After twenty odd years of marriage I should know better.

But that’s the problem with writers. They have to express their feelings. Even if there’s a price to pay. Which there will be…

Jane was away for the night: just Ben and me at home.

I always feel under pressure when my wife is away.

The house needs to be tidy when she comes home. But I don’t feel the house needs to be tidy when she’s at home.

I don’t think you need a psychologist to work that one out…

Anyway, pressure.

The kitchen specifically.

Has one of my children gone back to being four years old?

Was there a birthday party I didn’t notice? That’s the only possible explanation.

But the cleaning will have to wait.

Ben needs food. Southern fried chicken and curly fries lurking in the fridge.

Still in its ‘sell-by’ date as well. Crisis averted.

Well, first crisis. I start to tidy the kitchen.

You could run a marathon in the time it will take me to finish.

I’m still feeling guilty the next morning, and start to empty the upstairs bins.

Given the state of Ben’s rubbish bin it’s a high price to pay for having the bed to myself.

“Ben, why is there a cardboard lid across your rubbish bin?”

“So the dog doesn’t eat what’s in it.”

Can’t argue with that.

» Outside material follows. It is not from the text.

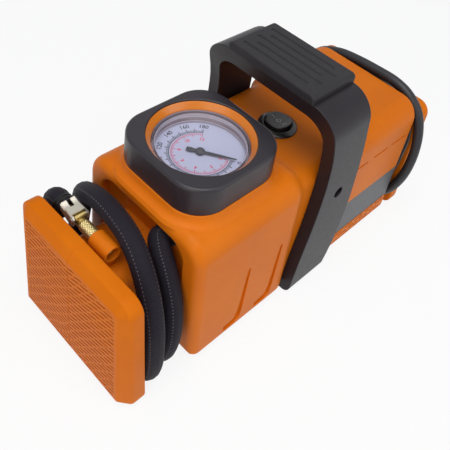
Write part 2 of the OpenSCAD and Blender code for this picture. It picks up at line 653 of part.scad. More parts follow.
// ---- Pump ----
ring_out = bore_r + 10.7;
module pump_frame() color("lightgray") in_frame()
    difference() {
        union() {
            along_x(frame_x, frame_x + frame_thick)
                polygon(rounded([[-ring_out - 1, body_floor + wall], [ring_out + 1, body_floor + wall],
                                 [ring_out + 1, shaft_z + motor_r + 3], [-ring_out - 1, shaft_z + motor_r + 3]],
                                [5, 5, 5, 5]));
            for (s = [-1, 1])
                translate([cylinder_x - 14, s < 0 ? -ring_out : ring_out - 5, cylinder_base])
                    cube([frame_x - cylinder_x + 15, 5, 6]);
            translate([cylinder_x - 20, -ring_out, cylinder_base]) cube([6.5, 2 * ring_out, 6]);
            translate([cylinder_x, 0, cylinder_base]) cylinder(h = 6, r = ring_out - 0.5);
        }
        translate([cylinder_x, 0, cylinder_base - 1]) cylinder(h = 8, r = cyl_r + seat_gap);
        translate([gear_x - 1.5, -19.5, cylinder_base - 1]) cube([gear_thick + 5, 39, 8]);
        rod_x(frame_x - 1, frame_x + frame_thick + 1, bearing_r, 0, crank_z);
        rod_x(frame_x - 1, frame_x + frame_thick + 1, 9, 0, shaft_z);
        for (a = [0, 180])
            rod_x(frame_x - 1, frame_x + frame_thick + 1, 1.6, 14 * cos(a), shaft_z);
    }
cyl_r = bore_r + 2.2;
module cylinder_node() color("silver") in_frame()
    translate([cylinder_x, 0, 0])
    difference() {
        union() {
            translate([0, 0, cylinder_base]) cylinder(h = cylinder_top - cylinder_base, r = cyl_r);
            translate([0, 0, cylinder_base + 6]) cylinder(h = 2, r = cyl_r + 2);
            for (z = [cylinder_base + 14:5:cylinder_top - 6])
                translate([0, 0, z]) cylinder(h = 1.6, r = cyl_r + 1.6);
        }
        translate([0, 0, cylinder_base - 1]) cylinder(h = cylinder_top - cylinder_base + 2, r = bore_r);
    }
head_screw_r = 1.4;
module cylinder_head() color("silver") in_frame()
    difference() {
        union() {
            translate([cylinder_x, 0, cylinder_top]) cylinder(h = head_top - cylinder_top, r = cyl_r + 1.6);
            rod_x(manifold_rear, cylinder_x, 3.2, 0, cylinder_top + 4);
        }
        rod_x(manifold_rear - 1, cylinder_x, 1.5, 0, cylinder_top + 4);
        translate([cylinder_x, 0, cylinder_top - 1]) cylinder(h = 5, r = 1.5);
        for (a = [45:90:315])
            translate([cylinder_x + 13 * cos(a), 13 * sin(a), cylinder_top + 2])
                cylinder(h = 9, r = head_screw_r);
    }
module head_screws() color("gray") in_frame()
    for (a = [45:90:315])
        translate([cylinder_x + 13 * cos(a), 13 * sin(a), 0]) {
            translate([0, 0, cylinder_top + 2.2])
                cylinder(h = head_top - cylinder_top - 2, r = head_screw_r - running_gap);
            translate([0, 0, head_top]) cylinder(h = 1.6, r = 2.5);
        }
manifold_front = 78;
manifold_rear = 86;
manifold_low = 90;
manifold_top = 102;
stem_x = 82;
stem_y = 14;
module air_manifold() color("goldenrod") in_frame()
    difference() {
        translate([manifold_front, -24, manifold_low])
            cube([manifold_rear - manifold_front, 47, manifold_top - manifold_low]);
        translate([stem_x, -22, 95]) rotate([-90, 0, 0]) cylinder(h = 43, r = 1.5);
    }
piston_low = wrist_z - 6;
module piston() color("lightgray") in_frame()
    translate([cylinder_x, 0, 0])
    difference() {
        translate([0, 0, piston_low]) cylinder(h = piston_top - piston_low, r = piston_d / 2);
        translate([0, 0, piston_low - 1])
            cylinder(h = piston_top - 3.6 - piston_low + 1, r = piston_d / 2 - 1.6);
        difference() {
            translate([0, 0, piston_top - 2.8]) cylinder(h = 1.8, r = piston_d / 2 + 1);
            translate([0, 0, piston_top - 4]) cylinder(h = 4, r = piston_d / 2 - 1.1);
        }
    }
module piston_ring() color("black") in_frame()
    translate([cylinder_x, 0, piston_top - 2.8])
    difference() {
        cylinder(h = 1.8, r = piston_d / 2 + 0.2);
        translate([0, 0, -1]) cylinder(h = 4, r = piston_d / 2 - 1.1);
    }
module con_rod() color("lightgray") in_frame()
    translate([cylinder_x, 0, 0])
    difference() {
        union() {
            rod_x(-3.5, 3.5, 6.5, 0, crank_z + crank_r);
            rod_x(-2.5, 2.5, 4, 0, wrist_z);
            translate([-2, -2.5, crank_z + crank_r + 3]) cube([4, 5, rod_length - 5]);
        }
        rod_x(-5, 5, crank_pin_r + running_gap, 0, crank_z + crank_r);
        rod_x(-5, 5, 2, 0, wrist_z);
    }
module wrist_pin() color("silver") in_frame()
    translate([cylinder_x, 0, 0]) rod_x(-4.5, 4.5, 2 - running_gap, 0, wrist_z);
// Trapezoid teeth round a blank
module gear_blank(teeth, r, a, b, y, z, turn = 0)
    translate([a, y, z]) rotate([0, 90, 0]) rotate([0, 0, turn]) linear_extrude(b - a)
    polygon([for (i = [0:teeth - 1]) for (s = [[-0.34, -1.1], [-0.1, 0.8], [0.1, 0.8], [0.34, -1.1]])
             let (t = 360 * (i + s[0]) / teeth, q = r + s[1] * gear_module) [q * cos(t), q * sin(t)]]);
module drive_gear() color([0.85, 0.85, 0.8]) in_frame() {
    gear_blank(gear_teeth, gear_r, gear_x, gear_x + gear_thick, 0, crank_z);
    rod_x(crank_disc_x, gear_x + eps, 11, 0, crank_z);
    rod_x(cylinder_x - 5, crank_disc_x + eps, crank_pin_r, 0, crank_z + crank_r);
    rod_x(gear_x + gear_thick - eps, frame_x + frame_thick + 3, axle_r, 0, crank_z);
}
bearing_r = 8;
module gear_bearing() color("silver") in_frame()
    difference() {
        rod_x(frame_x - 0.5, frame_x + frame_thick, bearing_r - running_gap, 0, crank_z);
        rod_x(frame_x - 2, frame_x + frame_thick + 1, axle_r + running_gap, 0, crank_z);
    }

// ---- Motor ----
module motor_can() color("gray") in_frame()
    difference() {
        union() {
            rod_x(motor_x, motor_x + motor_length, motor_r, 0, shaft_z);
            rod_x(frame_x + 0.4, motor_x + eps, 9 - seat_gap, 0, shaft_z);
        }
        rod_x(motor_x + 2, motor_x + motor_length + 1, motor_r - 1.6, 0, shaft_z);
        rod_x(frame_x - 1, motor_x + 3, shaft_r + running_gap, 0, shaft_z);
        for (a = [0, 180]) rod_x(motor_x - 1, motor_x + 1.5, 1.6, 14 * cos(a), shaft_z);
    }
module motor_cap() color([0.15, 0.15, 0.16]) in_frame()
    difference() {
        union() {
            rod_x(motor_x + motor_length, motor_x + motor_length + 3, motor_r - 0.4, 0, shaft_z);
            rod_x(motor_x + motor_length - 3, motor_x + motor_length + eps, motor_r - 1.6 - seat_gap,
                  0, shaft_z);
        }
        rod_x(motor_x + motor_length - 4, motor_x + motor_length + 4, shaft_r + running_gap, 0, shaft_z);
    }
module motor_shaft() color("silver") in_frame() {
    rod_x(gear_x - 1, motor_x + motor_length + 12, shaft_r, 0, shaft_z);
    rod_x(motor_x + 8, motor_x + motor_length - 8, motor_r - 6, 0, shaft_z);
}
module pinion() color("gold") in_frame()
    difference() {
        gear_blank(pinion_teeth, pinion_r, gear_x - 0.5, gear_x + gear_thick + 1, 0, shaft_z,
                   180 / pinion_teeth);
        rod_x(gear_x - 2, gear_x + gear_thick + 3, shaft_r, 0, shaft_z);
    }
fan_x = motor_x + motor_length + 5;
module fan() color("white") in_frame()
    difference() {
        union() {
            rod_x(fan_x, fan_x + 6, 6, 0, shaft_z);
            for (a = [0:60:300])
                translate([fan_x, 0, shaft_z]) rotate([a, 0, 0]) translate([0, 5, 0]) rotate([0, 35, 0])
                    translate([0, 0, -0.7]) cube([8, 15, 1.4]);
        }
        rod_x(fan_x - 5, fan_x + 12, shaft_r, 0, shaft_z);
    }
module motor_screws() color("gray") in_frame()
    for (a = [0, 180]) {
        rod_x(frame_x - 0.2, motor_x + 1.4, 1.6 - running_gap, 14 * cos(a), shaft_z);
        rod_x(frame_x - 2, frame_x, 2.8, 14 * cos(a), shaft_z);
    }

// ---- Power board: it lies on four posts that stand on the shells' floor ----
board_front = fan_x + 10;
board_length = rear_wall_x - wall - 14 - board_front;
board_half = 36;
board_z = body_floor + wall + 5;
post_x = [board_front + 4, board_front + board_length - 4];
post_y = [-board_half + 4, board_half - 4];
module board_posts()
    for (x = post_x, y = post_y)
        translate([x, y, body_floor + 1]) cylinder(h = board_z - body_floor - 1, r = 3);
module board_holes()
    for (x = post_x, y = post_y)
        translate([x, y, board_z - 4]) cylinder(h = 8, r = screw_r);
module power_board() color("darkgreen") in_frame()
    difference() {
        translate([board_front, -board_half, board_z]) cube([board_length, 2 * board_half, 1.6]);
        for (x = post_x, y = post_y)
            translate([x, y, board_z - 1]) cylinder(h = 4, r = screw_r + seat_gap);
    }
module transformer() color("peru") in_frame() {
    translate([board_front + 3, -24, board_z + 1.6]) cube([board_length - 7, 34, 30]);
    translate([board_front + 6, -28, board_z + 5]) cube([board_length - 13, 42, 22]);
}
module capacitor() color("navy") in_frame()
    translate([board_front + 16, 24, board_z + 1.6]) cylinder(h = 26, r = 7);
module board_screws() color("silver") in_frame()
    for (x = post_x, y = post_y)
        translate([x, y, 0]) {
            translate([0, 0, board_z - 3.6]) cylinder(h = 5.4, r = screw_r - running_gap);
            translate([0, 0, board_z + 1.6]) cylinder(h = 1.6, r = 2.6);
        }

near_shell();
far_shell();
shell_screws();
label_plate();
chuck_holder();
handle_frame();
grip_pad();
handle_screws();
gauge_bezel();
gauge_ring();
gauge_lens();
gauge_dial();
gauge_needle();
gauge_can();
switch_body();
switch_rocker();
hose();
hose_nipple();
hose_ferrule();
chuck_body();
chuck_lever();
chuck_pin();
lead_coil();
lead_loop();
lead_boot();
plug_body();
plug_tip();
plug_springs();
pump_frame();
cylinder_node();  // cylinder
cylinder_head();
head_screws();
air_manifold();
piston();
piston_ring();
con_rod();
wrist_pin();
drive_gear();
gear_bearing();
motor_can();
motor_cap();
motor_shaft();
pinion();
fan();
motor_screws();
power_board();
transformer();
capacitor();
board_screws();
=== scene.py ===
"""Portable tire inflator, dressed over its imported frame: stage, hose, power lead, orange shells,
handle, gauge, switch, chuck and works. Pieces are drawn in bench millimetres, counted from the front
plate, and stood in the frame in metres."""
import cmath
import math

import bmesh
import bpy
from mathutils import Matrix, Vector


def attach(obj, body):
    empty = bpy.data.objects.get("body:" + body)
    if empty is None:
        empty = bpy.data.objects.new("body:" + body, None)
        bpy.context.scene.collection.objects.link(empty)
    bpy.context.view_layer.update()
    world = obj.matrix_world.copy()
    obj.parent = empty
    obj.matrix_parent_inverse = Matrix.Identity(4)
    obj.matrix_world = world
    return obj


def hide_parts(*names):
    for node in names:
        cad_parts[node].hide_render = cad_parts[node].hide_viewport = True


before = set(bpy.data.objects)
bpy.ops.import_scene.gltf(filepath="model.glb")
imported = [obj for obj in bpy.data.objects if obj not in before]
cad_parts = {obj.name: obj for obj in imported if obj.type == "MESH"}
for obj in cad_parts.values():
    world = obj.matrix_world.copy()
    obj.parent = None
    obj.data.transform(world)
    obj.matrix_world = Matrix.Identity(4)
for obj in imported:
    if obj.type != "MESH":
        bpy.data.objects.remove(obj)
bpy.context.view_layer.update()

# ---- Stage ----
# A pale floor under an overcast sky, with a large soft window overhead and weaker ones before the
# inflator and on its near side. The camera stands above its front left corner.
scene = bpy.context.scene
scene.view_settings.view_transform = "Standard"


def stand(name, data):
    """A new object in the scene with this data."""
    made = bpy.data.objects.new(name, data)
    scene.collection.objects.link(made)
    return made


def to_data(mesh):
    data = bpy.data.meshes.new("mesh")
    mesh.to_mesh(data)
    mesh.free()
    return data


camera_data = bpy.data.cameras.new("camera")
camera_data.lens = 46.64
camera_data.sensor_width = 36
camera_data.shift_y = -0.0844
camera = stand("camera", camera_data)
camera.location = (-0.24595, -0.17181, 0.36370)
camera.rotation_euler = [math.radians(a) for a in (43.68375, -7.63508, -44.34824)]
scene.camera = camera


class Wire:
    """One output of a shader tree. Sums, products and comparisons of wires add their Math nodes."""

    def __init__(self, owner, socket):
        self.owner, self.socket = owner, socket

    def math(self, operation, *others):
        return self.owner.node("Math", dict(enumerate((self, *others))), operation=operation)

    def __add__(self, other):
        return self.math("ADD", other)

    def __sub__(self, other):
        return self.math("SUBTRACT", other)

    def __rsub__(self, other):
        return self.owner.node("Math", {0: other, 1: self}, operation="SUBTRACT")

    def __mul__(self, other):
        return self.math("MULTIPLY", other)

    def __truediv__(self, other):
        return self.math("DIVIDE", other)

    def __lt__(self, other):
        return self.math("LESS_THAN", other)

    def __gt__(self, other):
        return self.math("GREATER_THAN", other)

    __radd__ = __add__
    __rmul__ = __mul__


class Shading:
    """The node tree of a material or of the sky, with the one method that adds any other node."""

    def __init__(self, holder):
        holder.use_nodes = True
        self.tree = holder.node_tree

    def node(self, kind, inputs, output=0, stops=(), **settings):
        made = self.tree.nodes.new("ShaderNode" + kind)
        for key, value in settings.items():
            setattr(made, key, value)
        if stops:
            elements = made.color_ramp.elements
            while len(elements) < len(stops):
                elements.new(0.5)
            for element, (place, level) in zip(elements, stops):
                element.position, element.color = place, (level, level, level, 1)
        for key, value in inputs.items():
            self.feed(made.inputs[key], value)
        return Wire(self, made.outputs[output])

    def feed(self, socket, value):
        if isinstance(value, Wire):
            self.tree.links.new(value.socket, socket)
        else:
            socket.default_value = value

    def cleared(self, lit, plain, share, end):
        """Gives camera, mirrored and clear rays this share of the plain shader, others the lit one."""
        seen = ("Camera", "Glossy", "Transmission")
        rays = sum(self.node("LightPath", {}, f"Is {kind} Ray") for kind in seen)
        inputs = {0: rays.math("MINIMUM", 1.0) * share, 1: Wire(self, lit.outputs[0]), 2: plain}
        self.feed(self.tree.nodes[end].inputs[0], self.node("MixShader", inputs))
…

Given that Pepper’s favourite food is a discarded tissue it’s an entirely logical decision.

I carry the bin downstairs. I can’t help but see what’s in there.

Banana skins.

Black banana skins.

Vast numbers of them.

“Blimey, Ben, how many banana skins are in here?”

“You keep banging on about five-a-day.”

So we do. Hoist with our own fruit and veg petard.

Ugh. This is disgusting.

Some of the banana skins have stuck to the side of the bin. But not as disgusting as what I find at the bottom.

Compost. That’s the only word for it.

“Damn it, Ben. When did you last empty this bin?”

My son shrugs. Clearly the answer is measured in months – if not eons.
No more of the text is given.